HAL: Okay, what would?

CATHERINE: Nothing. (Pause) You should've trusted me.
HAL: I know.
Do you see that? Isn't that the age old problem of faith? The Enemy (or a persistent atheist, for that matter) could use similar words to any believer or convert:
You think you figured something out? Here you are, all pleased with yourself because you changed your mind? Now you're certain? You don't know anything! The sacred book, the beauty of creation and its laws, the existence of the Church, the experience of God's love, the example of the saints, the fact of countless lives turned around...all that stuff, you just decided with your Christian buddies. It's just evidence. It doesn't prove anything.
What would prove the existence of God? What would prove the reliability of Scripture? The historicity of the life, death, and resurrection of Jesus? The access we have to the Father through the Spirit of Christ even now? The forgiveness of sin? The validity of prayer?

Nothing. There is no proof of any of these things.

There's heaps of evidence. Reason is a friend to Christian belief. There is abundant evidence--but you can always find a way to rule evidence inadmissable. Hearsay! Subjective experience! Empirically unverifiable! Delusion! Coincidence! Fabrication! Wishful thinking!

But God says: You should trust me.

Finally, even after you have weighed all the evidence, faith still requires trust.

We trust in the self-revelation of God, because we accept that God is reliable. Because it is not in God's character to deceive.

We trust that the authors of scripture weren't just making it all up out of thin air.

We trust that the apostles tell it like it was, from slightly divergent standpoints, and were willing to be killed rather than deny what they knew to be true.

We trust that their witness was faithfully compiled and written down. (The evidence is VERY friendly to us at this point.)

And we trust that the Church for 2,000 years has more or less ably preserved this witness to the reality of the Living Christ in our midst, the wellspring of our healing, the source of our joy.

2011年6月14日火曜日

all out of bubblegum

My favorite line ever from a film is from an odd, low-budget (seeming) 1988 SF/horror flick directed by John Carpenter called They Live.

(Incidentally, They Live also has the longest fight scene of any movie I've ever seen).

The hero is a drifter who stumbles upon some high-tech sunglasses that allow him to see aliens that have infiltrated human society. Kind of like X-ray vision. You can't see the aliens without the sunglasses.

Anyway, the line. The hero walks into a bank wearing the sunglasses and holding a shotgun. He declares: "I have come here to chew bubblegum and kick ass. And I'm all out of bubblegum."

He then proceeds to blow away all the aliens.
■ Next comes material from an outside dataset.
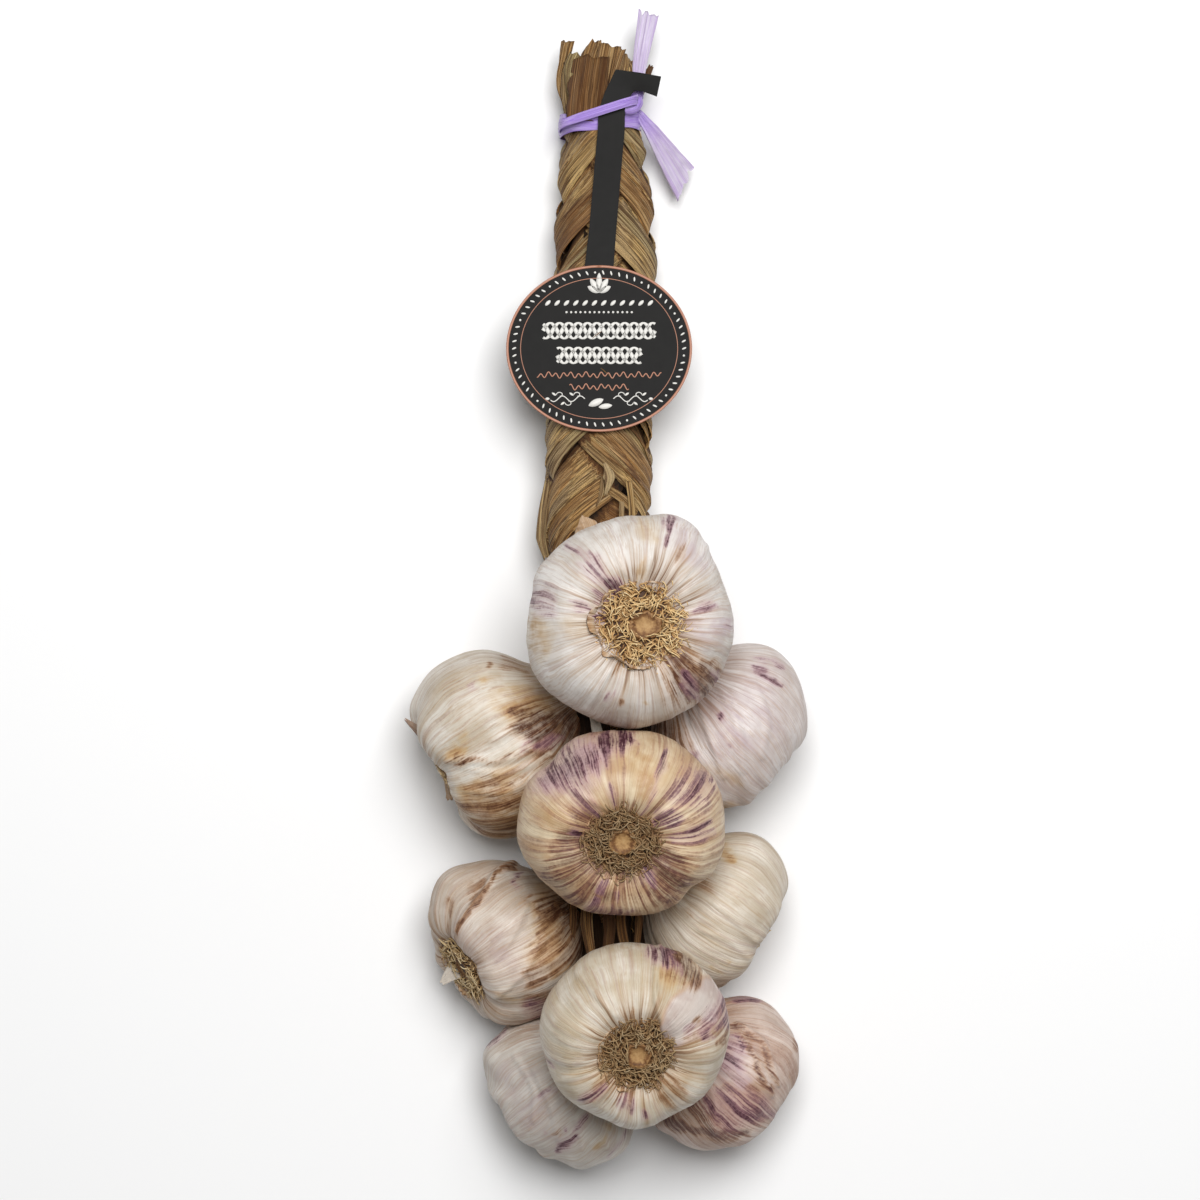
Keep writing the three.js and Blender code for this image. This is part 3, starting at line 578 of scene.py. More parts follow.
# The marks on each bulb as seen from the front, by kind: where a stroke starts and where it ends, right of
# the bulb's middle and above it, its half-width and how strong it is.
# Most are stains; the brown strokes noted below are painted shade.
STAINS_AND_SHADE_STROKES = {
    "top_front": {
        "purple": [
            ((-2.5, 7), (-8, 14), 1.7, 2.0), ((-8, 14), (-14, 20.5), 2.0, 1.25),
            ((-15, 20.5), (-20, 24), 0.9, 1), ((-7, 11), (-16, 17.5), 1.4, 0.85),
            ((-6, 5), (-12.5, 10), 1.3, 1.05), ((-13, 4), (-18.5, 6), 0.8, 1.5),
            ((-5, 3.5), (-11, 1.5), 2.0, 1.9), ((-30.5, 10), (-25, 3), 3.8, 0.95),
            ((-31, 5.5), (-31, 8), 1.8, 1.2), ((12, 32.5), (12.5, 28.5), 1.8, 1.2),
            ((12, 27.5), (10.5, 23.5), 1.0, 1.1), ((19.5, 3.5), (26, 5.5), 1.4, 1.2),
            ((30.5, 0.5), (30.5, -2.5), 1.4, 0.9), ((16, -16), (20.5, -24.5), 1.7, 1.3),
            ((25, -16), (27.5, -18), 1.2, 1.0), ((-5, -22), (-8, -25), 0.7, 0.8),
        ],
        "brown": [
            ((15.5, 22.5), (13.5, 18), 1.2, 1), ((-13, -3), (-9, -2.5), 1.0, 1.1),
            ((13.5, -8.5), (19.5, -14.5), 3.6, 1.3), ((13, -14), (22, -24.5), 6.4, 1.9),
            ((22, -13.5), (27, -19.5), 4.2, 1.8), ((10, -9), (18, -14), 3.6, 2.0),
            ((16, -16), (24, -22), 4.0, 2.4), ((-4, -13), (-5.5, -16), 0.7, 1),
            ((-2, -24.5), (-3.5, -26), 0.7, 1.5),
        ],
        "ochre": [
            ((3.5, 18.5), (2.5, 14), 1.3, 1.1), ((3.5, 31.5), (6.5, 25.5), 2.5, 0.9),
            ((-21, 0), (-12, -2), 3.8, 0.6), ((-31, 1), (-29, -9), 4.0, 1.3),
            ((4.5, -24), (4.5, -25), 0.8, 1.5),
        ],
        "lilac": [
            ((16.5, 30.5), (23, 19.5), 6.1, 0.7), ((18, 0), (30, -1), 6.1, 0.9),
        ],
    },
    "middle_front": {
        "purple": [
            ((-6.5, 26), (-6, 23), 2.2, 1.5), ((-6, 26), (2.5, 27), 3.4, 1.5),
            ((-6, 22.5), (-5, 19), 1.4, 1), ((-23, 15), (-9.5, 23), 6.5, 1.4),
            ((-23.5, 16.5), (-20, 21), 2.3, 1.1), ((-16, 14), (-8, 4), 2.6, 1.0),
            ((-4, 13.5), (-2, 6), 1.1, 0.95), ((13, 22.5), (10.5, 14), 1.2, 1.4),
            ((10.5, 13.5), (6, 4), 1.1, 1.05), ((14.5, 4.5), (10.5, 1.5), 2.2, 1.7),
            ((18.5, 2.5), (14, 0.5), 1.7, 1.2), ((26, 1), (20, -2), 1.5, 1.4),
            ((28.5, -2.5), (15, -3.5), 1.4, 0.95), ((16.5, 9.5), (26.5, 13.5), 5.5, 0.95),
            ((-15.5, -1), (-12, -2), 1.5, 1.3), ((7.5, -12.5), (9, -17), 1.4, 1.4),
            ((-5.5, -17.5), (-7, -20), 1.2, 1.3), ((-7.5, -22.5), (-11, -25.5), 1.2, 0.95),
            ((-1.5, -20), (-2.5, -23), 0.8, 0.95), ((-9.5, -26.5), (1.5, -27), 1.9, 0.8),
        ],
        "brown": [
            ((-19, -9), (-6, -13), 6.5, 1.5), ((-24, -15), (-5, -21), 6.0, 1.5),
            ((2, -15), (14, -22), 6.0, 1.4), ((-10, -4.5), (-18.5, -3), 3.8, 1.7),
            ((-9, 1), (-16, 4), 3.2, 1.4), ((-10, -10), (-22, -11), 4.4, 1.1),
            ((-23.5, -16), (-15.5, -19.5), 4.2, 0.9), ((9, -9), (17, -11), 3.6, 1.8),
            ((11, -12), (18, -18), 4.8, 1.8), ((3, -14), (3, -17.5), 1.0, 1),
        ],
        "ochre": [
            ((-14, 8), (-6, 3), 4.0, 1.3), ((6, 20), (7, 8), 3.4, 1.5), ((3, 25), (6, 15), 2.9, 0.9),
            ((14, 17.5), (17, 19.5), 2.9, 0.8), ((-25, 7.5), (-12, 2.5), 4.0, 1.0),
        ],
        "lilac": [
            ((-25, 13), (-8, 23), 8.0, 1.8),
        ],
    },
    "bottom_front": {
        "purple": [
            ((7, 27.5), (9.5, 23.5), 2.2, 1.5), ((4, 28), (6, 24.5), 1.4, 0.9),
            ((11, 26), (13.5, 20), 1.2, 1.0), ((28, 14), (29, 3), 1.9, 1.2),
            ((-9, -15), (-17, -20.5), 1.6, 1.1), ((27.5, 13.5), (28, 9), 1.2, 1.1),
            ((26.5, 5.5), (25.5, 2.5), 1.2, 0.9), ((18, 4.5), (15, 3), 1.2, 0.9),
            ((23, 2.5), (22, 0), 1.9, 1.2), ((21, 3), (27, 9), 2.6, 0.8),
            ((-3, -17.5), (-5.5, -21.5), 1.2, 0.95), ((-1, -18), (-1.5, -22.5), 0.9, 0.95),
            ((2.5, -23.5), (3.5, -24.5), 1.7, 1.1), ((-28, -7.5), (-24.5, -10), 0.7, 1.1),
        ],
        "brown": [
            ((11.5, 27), (18, 18.5), 4.2, 1.9), ((10.5, 22), (14, 18), 2.3, 1.2),
            ((27.5, 9), (27, -2), 2.3, 1.2), ((-5, -11.5), (-12, -16), 2.4, 1.3),
            ((-2, -12), (-3, -17), 3.0, 1.1), ((5, -11.5), (9, -15), 3.0, 1.1),
            ((9, -18), (14, -20), 3.0, 0.9), ((6, 6), (7, 2.5), 1.1, 1.1),
            ((19.5, 7.5), (18, 5.5), 1.0, 1.2), ((28, 2), (25, -1.5), 1.2, 1.1),
            ((16, 1), (24, 4), 2.2, 0.8), ((-9, -15.5), (-16, -21), 1.4, 1),
            ((10.5, -11.5), (15, -16.5), 2.3, 0.95), ((-5.5, 11.5), (-3, 6), 0.8, 0.7),
            ((0, 10.5), (0, 2.5), 0.6, 1),
        ],
        "ochre": [
            ((8.5, 22), (13, 14), 2.4, 0.8), ((17.5, 24.5), (20.5, 21.5), 2.4, 1),
            ((-14.5, -10.5), (-9, -10), 1.9, 0.8),
        ],
    },
    "upper_left": {
        "purple": [
            ((-7.5, 19.5), (-6, 19), 1.2, 0.9), ((13, 0), (22, 3), 1.6, 0.8),
            ((9.5, -2), (12.5, 2), 1.1, 0.8),
        ],
        "brown": [
            ((3.5, 27.5), (8, 24), 1.4, 0.8), ((-1, 27), (0, 26), 0.5, 1.3),
            ((7.5, 25.5), (13.5, 21), 1.1, 0.8), ((7.5, 10.5), (14.5, 9.5), 2.4, 1.9),
            ((13, 13), (24, 9), 3.2, 1.1), ((11, 14.5), (14.5, 15), 1.3, 0.9),
            # Partly stain, partly painted shade: the broad strokes from (10, 6), (17, -3), (20, 10) and (23,
            # 5) darken the right side, under the front bulbs.
            ((-11, -2.5), (-9.5, -2.5), 1.2, 1.7), ((10, 6), (30, 4), 6.0, 2.3),
            ((-8, -13), (12, -10.5), 3.4, 1.1), ((-9.5, -18.5), (11, -17.5), 3.8, 1.2),
            ((-6.5, -26), (9, -25.5), 4.2, 1.3), ((17, -3), (21, -14), 5.0, 1.4),
            ((20, 10), (23, 2), 5.0, 1.3), ((23, 5), (31, 3), 5.0, 1.6),
        ],
        "ochre": [
            ((-3.5, 22), (-1, 21), 1.9, 0.8), ((-9.5, 2), (-8, 4.5), 1.5, 0.7),
            ((2, 14), (17, 12.5), 5.5, 1.3), ((-13, -2), (-9.5, -1), 2.0, 1.6),
            ((-7, -16), (12, -15), 6.5, 1.5), ((-6, -26), (9, -25), 5.0, 1.5),
        ],
    },
    "upper_right": {
        "purple": [
            ((8, 23), (12.5, 22.5), 1.0, 1.1), ((12.5, 22.5), (17.5, 20.5), 0.9, 1.25),
            ((8, 20), (12.5, 18.5), 1.3, 1), ((10.5, 17.5), (16.5, 15), 1.0, 1.05),
            ((-1.5, 6), (-3.5, 3.5), 1.1, 1.2), ((0.5, -3), (1, -3.5), 0.7, 1.2),
            ((-13, -7.5), (-11, -9.5), 1.4, 1.2),
        ],
        "brown": [
            # Painted shade: this stroke darkens the left side, where the bulb lies beside and under the front
            # bulbs.
            ((-25, 5), (-15, -9), 5.0, 1.8),
        ],
        "ochre": [
            ((-7.5, -10.5), (3, -17), 1.8, 0.6), ((-2, -24.5), (1.5, -27.5), 2.7, 0.9),
        ],
        "lilac": [
            ((9, 14), (0.5, -2.5), 11.0, 0.6),
        ],
    },
    "middle_left": {
        "purple": [
            ((5, 23), (5.5, 22.5), 1.3, 1.4), ((4, 20.5), (4.5, 20), 1.1, 1.1),
            ((8.5, -18.5), (14, -23.5), 3.5, 0.9),
        ],
        "brown": [
            ((-6.5, 21), (-9.5, 15.5), 2.2, 1.0), ((-17, 15), (-17, 10), 0.8, 0.9),
            # Painted shadow: the stroke from (4.5, 26.5) is the dark gap beside the middle front bulb.
            ((4.5, 26.5), (-1, 24.5), 1.1, 1.8), ((5.5, 15.5), (8.5, 16.5), 0.9, 0.9),
            ((11.5, 5), (15, 7), 0.5, 1.5), ((8.5, -11), (14, -10), 1.5, 1.2),
            # Painted shade on the right side: the strokes from (13, 15) and (21, 7); the one from (11, 0.5)
            # is partly stain, partly painted shade.
            ((11, 0.5), (20, 2), 5.0, 0.9), ((13, 15), (24, 8), 6.0, 1.5), ((21, 7), (25, -6), 6.0, 1.7),
            ((9, -8.5), (20, -3), 2.6, 1.5), ((9, -17), (17, -22), 4.6, 1.4),
        ],
        "ochre": [
            ((14, 6), (17, -6), 7.0, 1.6), ((11, 13), (18, 18), 4.5, 1.3),
            ((-1.5, -14), (5.5, -16.5), 1.7, 0.7),
        ],
        "lilac": [
            ((-10.5, 4.5), (5, -5), 9.0, 0.5),
        ],
    },
    "middle_right": {
        "brown": [
            ((-2.5, 20), (4, 18.5), 0.5, 0.9), ((-5.5, 11.5), (-3, 9), 2.3, 0.7),
            ((-10.5, 2), (-9, 1), 1.6, 0.6),
        ],
        "ochre": [
            ((-2.5, 20), (5, 18), 1.0, 1.1), ((-1, 22), (4, 20.5), 1.6, 0.7),
            ((3, -14.5), (3.5, -14.5), 0.9, 1.1), ((-2.5, -15.5), (2, -18.5), 1.2, 0.9),
        ],
    },
    "bottom_left": {
        "purple": [
            ((-24, 14), (-18, 19.5), 0.9, 1.5), ((-6, -1), (-1, 2.5), 1.0, 0.9),
            ((-4, -12.5), (-3.5, -13), 0.7, 1.2), ((2.5, -11), (3, -11.5), 0.9, 1.2),
            ((-0.5, -19), (6, -13), 1.1, 1.2), ((6, -11.5), (8.5, -7), 0.9, 1),
            ((16.5, -20.5), (22.5, -13), 1.0, 0.9),
        ],
        "brown": [
            ((-0.5, -13), (1, -12), 1.2, 0.8),
        ],
        "ochre": [
            ((15.5, -10.5), (17, -11.5), 2.0, 1), ((12, -17), (15, -14.5), 1.6, 1),
        ],
        "lilac": [
            ((-17, 5.5), (1, -13), 9.0, 0.45),
        ],
    },
    "bottom_right": {
        "purple": [
            ((1.5, 26), (8.5, 25), 1.6, 1), ((7.5, 25), (12, 24), 0.8, 1.2),
            ((1.5, 15), (3.5, 14), 0.5, 1.5), ((3.5, 14), (5.5, 8.5), 0.5, 1.5),
            ((-3, 10.5), (3.5, 5.5), 3.4, 1.1), ((-3.5, -3.5), (4, -8.5), 3.9, 0.75),
            ((7.5, -8.5), (14, -11.5), 3.6, 0.8), ((0, -12), (4, -14.5), 2.9, 0.9),
            ((-5, -6), (9, -11), 6.0, 0.95),
        ],
        "brown": [
            ((1.5, 17), (5, 17.5), 1.0, 1.7), ((4, 15), (9, 7.5), 0.8, 1.7),
            ((9, 7.5), (14, -5), 0.8, 1.7), ((3.5, 17.5), (11.5, 12), 0.8, 1.5),
            ((11.5, 12), (16, -1.5), 0.8, 1.5), ((-2.5, 10.5), (1.5, 9.5), 0.9, 1.1),
            ((-1.5, -2), (4, -5), 1.6, 1.3), ((7.5, -1.5), (10.5, -2.5), 2.3, 1),
            ((-21, -12), (-12, -16.5), 2.2, 1.8), ((-12, -16.5), (7, -17.5), 2.2, 1.9),
            ((-20, -13.5), (-17.5, -14.5), 2.0, 1), ((-12, -4), (-5, -12), 5.5, 1.3),
            ((-2, -7), (9, -12), 5.5, 1.2), ((22, 12), (23.5, 8.5), 1.2, 0.9),
        ],
        "lilac": [
            ((-3, 12.5), (4, 2), 6.0, 1.9),
        ],
    },
}
STAIN_KINDS = ("purple", "brown", "ochre", "lilac")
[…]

It's awesome. Check it out for yourself.

(I've always had the nagging feeling that the guy is actually just experiencing a psychotic break and there aren't really any aliens. But it's a great line anyway.)

That line popped into my head as I was reading the book by David Bentley Hart, Atheist Delusions: The Christian Revolution and Its Fashionable Enemies.

The book came to my attention when it received this year's Michael Ramsey prize in Theology.

Hart is writing in part to unmask the popular historical fallacies used by people trying to tear down the Christian faith and replace it with the Grand Narrative of "modernism." He seems to have been goaded to the task by certain strains of atheism:
I can honestly say that there are many forms of atheism that I find far more admirable than many forms of Christianity or of religion in general. But atheism that consists entirely in vacuous arguments afloat on oceans of historical ignorance, made turbulent by storms of strident self-righteousness, is as contemptible as any other form of dreary fundamentalism. And it is sometimes difficult, frankly, to be perfectly generous in one’s response to the sort of invective currently fashionable among the devoutly undevout, or to the sort of historical misrepresentations it typically involves.
But, as evidenced in the quote above, it is Hart's rapier-sharp writing style as much as his thoughtful historical reflections that get me whooping with delight.

For example, Hart contrasts the erroneous assumptions and lack of rigorous engagement of the foaming-at-the-mouth "New Atheists" with their far more worthy predecessors in the early days: "genuinely imaginative and civilized critics, such as Celsus and Porphyry, who held the amiable belief that they should make some effort to acquaint themselves with the object of their critique."

He turns to Sam Harris's The End of Faith:
[This] is also a book that, in itself, should not detain anyone for very long. It is little more than a concatenation of shrill, petulant assertions, a few of which are true, but none of which betrays any great degree of philosophical or historical sophistication."
Ouch. That's gotta leave a mark.

Sometimes it's the driveby turns of phrase that pack the hardest punch:
  • Rather than court absurdity, however...
  • All of this, however, is slightly beside the point. Judged solely as a scientific proposal, Dennett's book [Breaking the Spell] is utterly inconsequential--in fact, it is something of an embarassment--but its methodological deficiencies are not my real concern here.
  • In short, The End of Faith is not a serious--merely a self-important--book, and merits only cursory comment.
  • If Harris's argument holds any real interest here, it is as an epitome--verging on unintentional parody--of contemporary antireligious rhetoric at its most impassioned and sanctimonious.
  • This is one reason why the historical insight and intellectual honesty of Nietzsche were such precious things, and why their absence from so much contemporary antireligious polemic renders it so depressingly vapid.
Let's just say, there's a lot more where that came from. This is intellectual Mortal Kombat at its best.

Chesterton would be proud.

Anyway, I am enjoying this book, perhaps a little more than charity would allow.

Let me just say, I'm glad I'm not the one staring down Hart's barrel.